Which is something I think it needs more of, either character or plot arc. As I said before, there are a lot of good elements in here, that could make for any number of really strong and emotional arcs. But it feels like the characters (and hence the story) are too hesitant to address them meaningfully, and it leaves me rather cold. It is, at the very least, not obviously self-contradictory, but when I got to the end, I basically ended with something like 'that's it?' I mean, over the course of this entire story, the most significant thing I saw the ostensible MC accomplish is asking Jane to go to prom. Which, like, good for him, but that doesn't really address any of the other things that were brought up. Does this mean she's not leaving now? Probably no. Does this have any implication for Buck feeling abandoned or inferior? Probably no. Does this address Buck's weird visceral reactions to the idea of her looking (just looking, mind you,) like a guy? Not really, to my mind.
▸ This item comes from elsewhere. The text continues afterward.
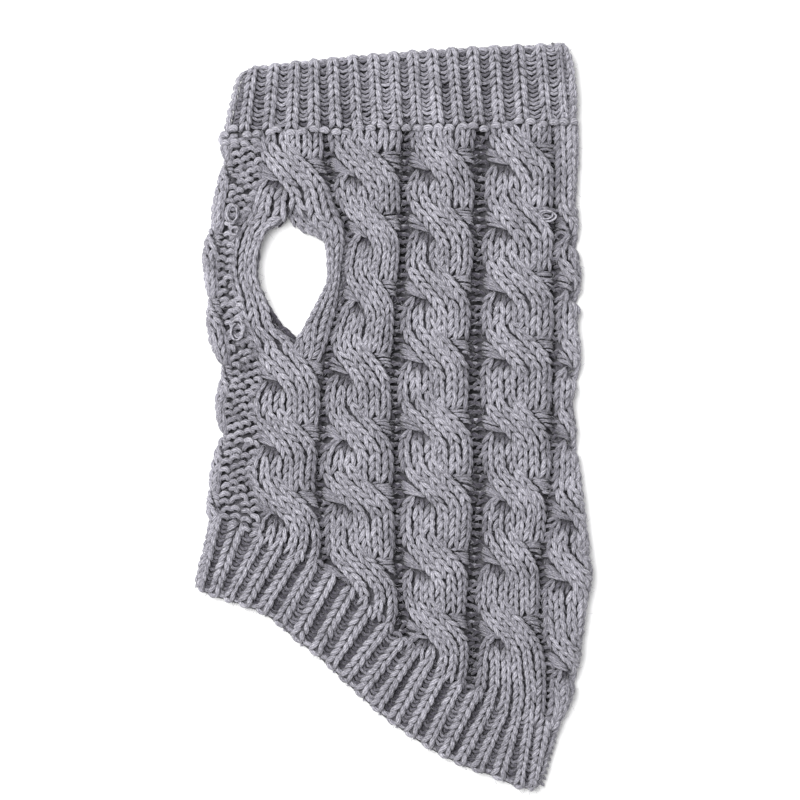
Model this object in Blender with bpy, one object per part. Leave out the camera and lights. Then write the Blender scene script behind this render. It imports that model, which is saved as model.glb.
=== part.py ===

I think it's like... lack of narrative chaining? Like, narrative is, simply put, x happens, causing y, which causes z, which causes... something else, right? But the important part here is that things cause other things to happen. This story doesn't have much of that. It's Jane continually jumping from one thing to another, and Buck responding. A causes B, and then cut to C, which causes D, but then cut to E... see what I mean? There's no real strong narrative thread tying each of these things together. Instead of having a chain, you have a bunch of loose links. There's good potential here, but it needs to be a bit more... cohesive, somehow.

So I guess... I like a lot of what's here. The dialogue generally flowed well, the descriptions worked, the world was interesting, the characters were complex (even if their reactions seemed a bit skewed at times) but I ended up feeling like this really wasn't doing much of anything in the end. I won't say I was bored, but I really didn't feel like it was worth all the time I'd put into reading it. This doesn't really need more ideas or even conflict; it just needs to do a bit more with what it has, and give the whole thing some cohesion and conclusion, so the ending is satisfying. I think part of why people are focusing so much on Buck's little freak-out is because they're trying their best to make the story make sense, to find a narrative in here, and the thing that's most obvious is the easiest to grasp at and start linking things together with. Oh, the story's about transphobia! Well, maybe it is, as much as it's about anything, I guess.

Then again, maybe this is just me. I do tend to have somewhat less tolerance for 'slice-of-life' style stuff than some. If you want something really easy-paced, this is totally fine. I just didn't find much exciting or interesting going on, I guess.

Also, it's hard to focus when I'm hungry. People talk about randomness in the writeoff; I'm beginning to think that 'reader mood' is one of the more fickle aspects of the competition. :P I hope some of my rambling here was useful or entertaining to you, and I apologize if I came across as harsh. Thank you for writing!
#8 ·
I've gone shopping with very fashion savvy women, so I can relate to the tribulation that is Buck's life right now. Not too much to add to the above, except to note that I found myself visibly smiling at how you ended the story. That was a really cute way for her to say "yes."